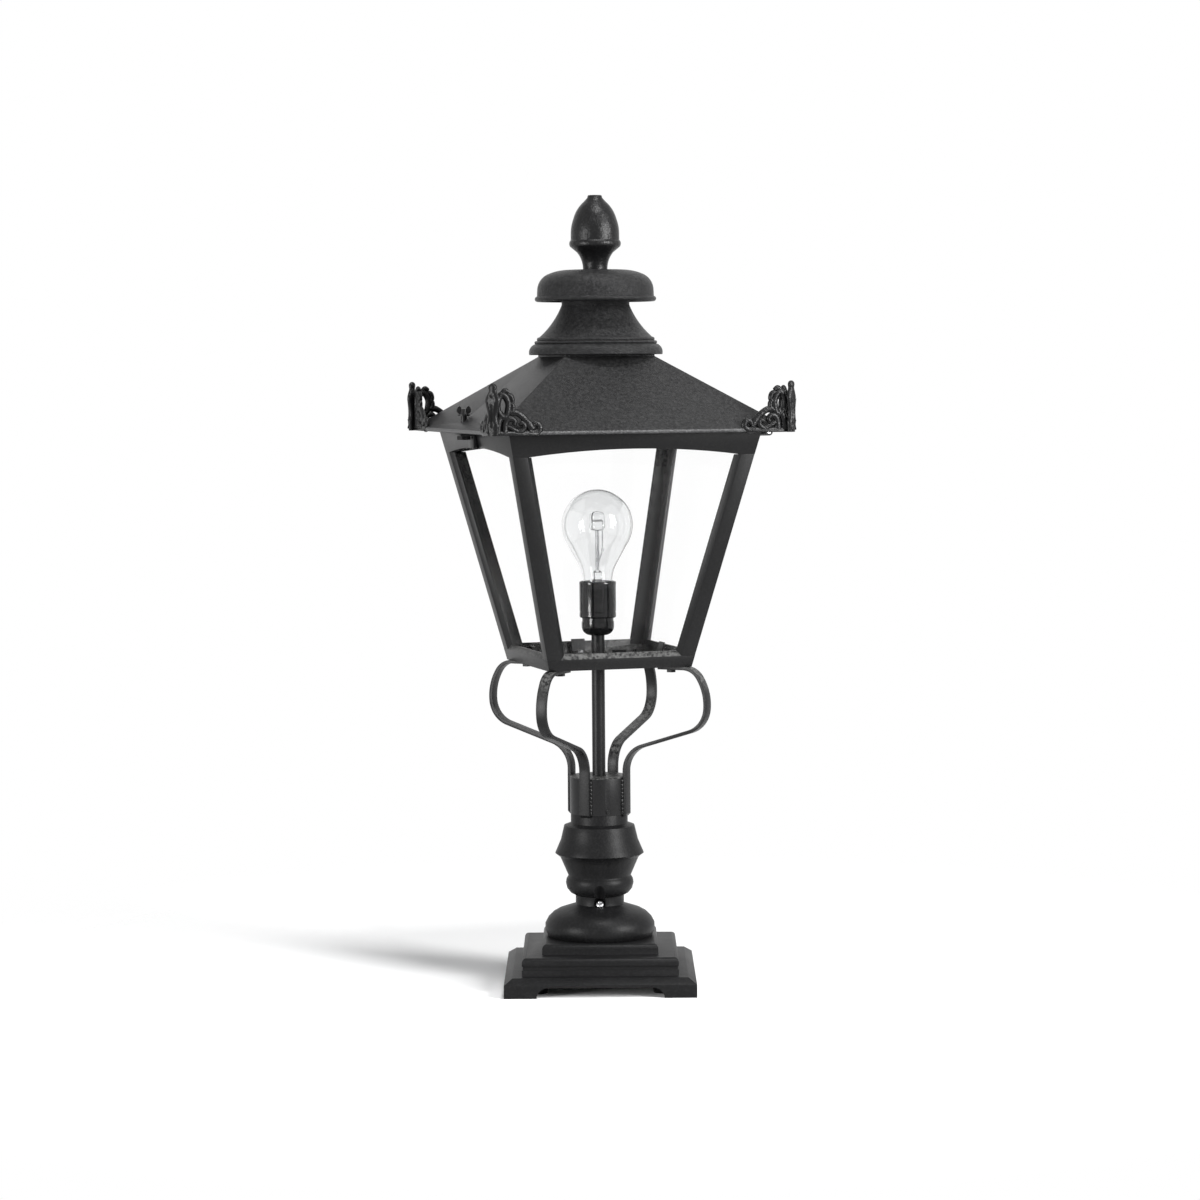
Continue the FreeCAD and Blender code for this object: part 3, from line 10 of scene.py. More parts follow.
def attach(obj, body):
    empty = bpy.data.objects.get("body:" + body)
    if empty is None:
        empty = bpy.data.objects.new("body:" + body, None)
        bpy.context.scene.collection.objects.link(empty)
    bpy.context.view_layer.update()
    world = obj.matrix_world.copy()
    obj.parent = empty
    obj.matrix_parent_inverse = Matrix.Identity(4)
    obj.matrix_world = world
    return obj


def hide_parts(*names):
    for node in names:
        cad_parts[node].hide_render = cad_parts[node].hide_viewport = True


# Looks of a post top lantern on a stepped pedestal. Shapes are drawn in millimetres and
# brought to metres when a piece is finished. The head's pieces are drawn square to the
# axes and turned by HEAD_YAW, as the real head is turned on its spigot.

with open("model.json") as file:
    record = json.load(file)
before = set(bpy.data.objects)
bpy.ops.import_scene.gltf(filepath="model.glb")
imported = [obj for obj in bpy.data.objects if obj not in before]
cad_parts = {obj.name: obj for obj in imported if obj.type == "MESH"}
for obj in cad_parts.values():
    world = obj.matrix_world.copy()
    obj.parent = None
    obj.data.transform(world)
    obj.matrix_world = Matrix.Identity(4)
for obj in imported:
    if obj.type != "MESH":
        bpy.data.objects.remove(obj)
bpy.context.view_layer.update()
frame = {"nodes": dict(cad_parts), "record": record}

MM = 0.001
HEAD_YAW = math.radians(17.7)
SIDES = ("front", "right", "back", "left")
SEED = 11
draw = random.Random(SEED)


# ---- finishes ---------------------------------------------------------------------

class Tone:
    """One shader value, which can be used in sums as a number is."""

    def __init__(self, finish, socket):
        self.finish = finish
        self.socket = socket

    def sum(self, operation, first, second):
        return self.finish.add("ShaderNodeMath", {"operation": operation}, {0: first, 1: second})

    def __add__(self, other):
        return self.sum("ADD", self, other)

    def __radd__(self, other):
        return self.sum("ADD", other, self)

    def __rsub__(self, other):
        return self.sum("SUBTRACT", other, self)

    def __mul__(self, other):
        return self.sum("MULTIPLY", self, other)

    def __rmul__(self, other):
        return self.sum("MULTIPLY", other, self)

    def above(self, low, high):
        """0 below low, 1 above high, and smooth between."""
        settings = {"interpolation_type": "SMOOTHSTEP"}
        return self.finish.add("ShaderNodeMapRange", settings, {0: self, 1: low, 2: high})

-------

#### [To do]
Restate the listing above word for word.

#### [Result of the task]
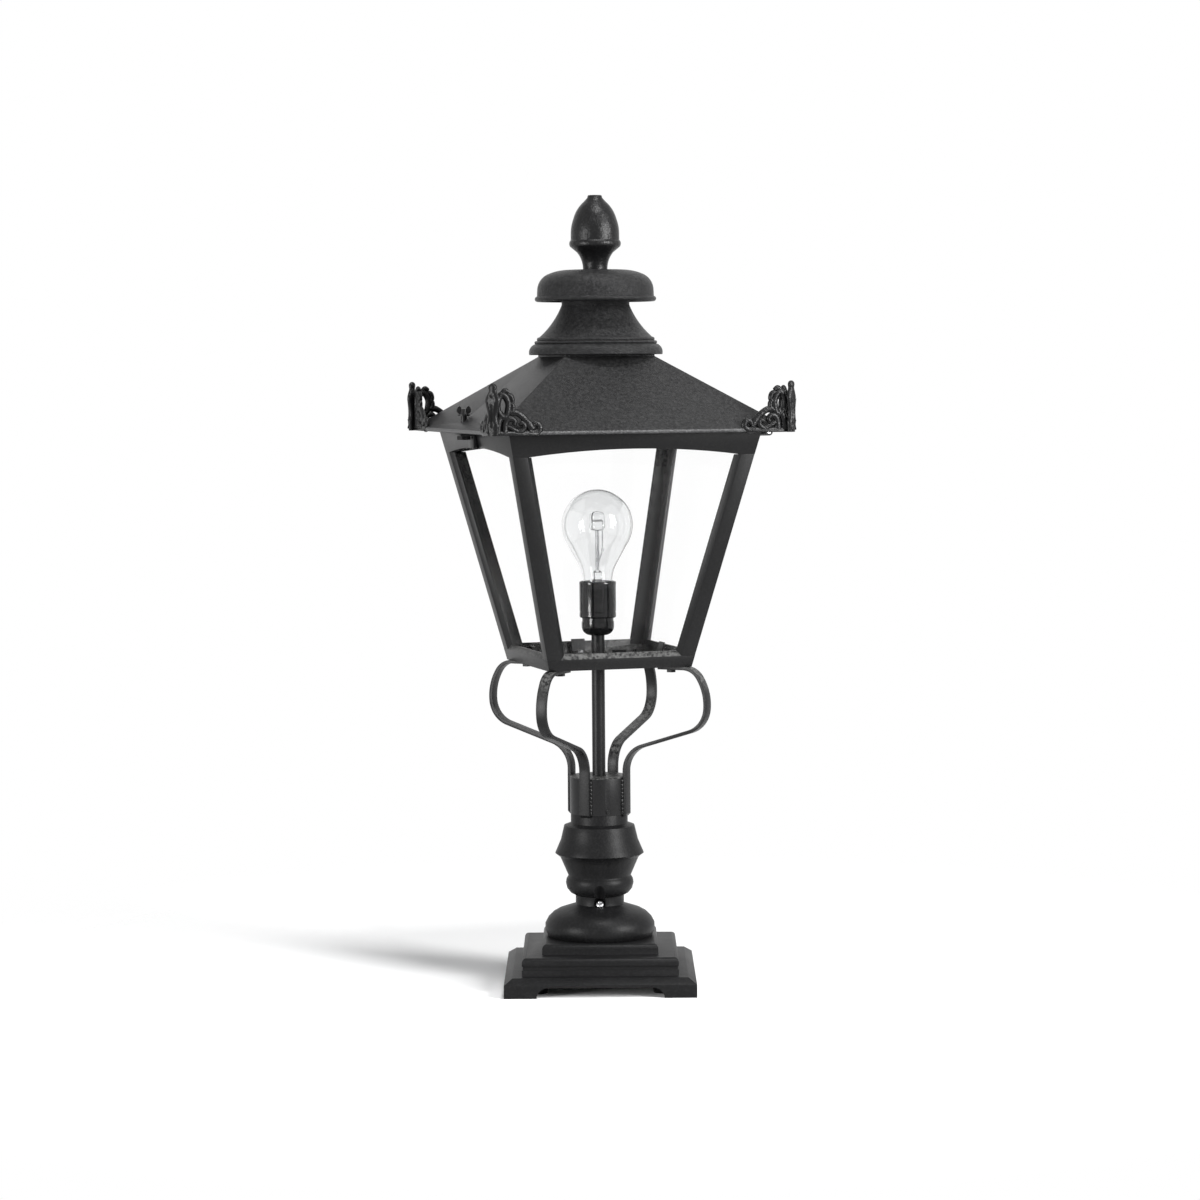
Continue the FreeCAD and Blender code for this object: part 3, from line 10 of scene.py. More parts follow.
def attach(obj, body):
    empty = bpy.data.objects.get("body:" + body)
    if empty is None:
        empty = bpy.data.objects.new("body:" + body, None)
        bpy.context.scene.collection.objects.link(empty)
    bpy.context.view_layer.update()
    world = obj.matrix_world.copy()
    obj.parent = empty
    obj.matrix_parent_inverse = Matrix.Identity(4)
    obj.matrix_world = world
    return obj


def hide_parts(*names):
    for node in names:
        cad_parts[node].hide_render = cad_parts[node].hide_viewport = True


# Looks of a post top lantern on a stepped pedestal. Shapes are drawn in millimetres and
# brought to metres when a piece is finished. The head's pieces are drawn square to the
# axes and turned by HEAD_YAW, as the real head is turned on its spigot.

with open("model.json") as file:
    record = json.load(file)
before = set(bpy.data.objects)
bpy.ops.import_scene.gltf(filepath="model.glb")
imported = [obj for obj in bpy.data.objects if obj not in before]
cad_parts = {obj.name: obj for obj in imported if obj.type == "MESH"}
for obj in cad_parts.values():
    world = obj.matrix_world.copy()
    obj.parent = None
    obj.data.transform(world)
    obj.matrix_world = Matrix.Identity(4)
for obj in imported:
    if obj.type != "MESH":
        bpy.data.objects.remove(obj)
bpy.context.view_layer.update()
frame = {"nodes": dict(cad_parts), "record": record}

MM = 0.001
HEAD_YAW = math.radians(17.7)
SIDES = ("front", "right", "back", "left")
SEED = 11
draw = random.Random(SEED)


# ---- finishes ---------------------------------------------------------------------

class Tone:
    """One shader value, which can be used in sums as a number is."""

    def __init__(self, finish, socket):
        self.finish = finish
        self.socket = socket

    def sum(self, operation, first, second):
        return self.finish.add("ShaderNodeMath", {"operation": operation}, {0: first, 1: second})

    def __add__(self, other):
        return self.sum("ADD", self, other)

    def __radd__(self, other):
        return self.sum("ADD", other, self)

    def __rsub__(self, other):
        return self.sum("SUBTRACT", other, self)

    def __mul__(self, other):
        return self.sum("MULTIPLY", self, other)

    def __rmul__(self, other):
        return self.sum("MULTIPLY", other, self)

    def above(self, low, high):
        """0 below low, 1 above high, and smooth between."""
        settings = {"interpolation_type": "SMOOTHSTEP"}
        return self.finish.add("ShaderNodeMapRange", settings, {0: self, 1: low, 2: high})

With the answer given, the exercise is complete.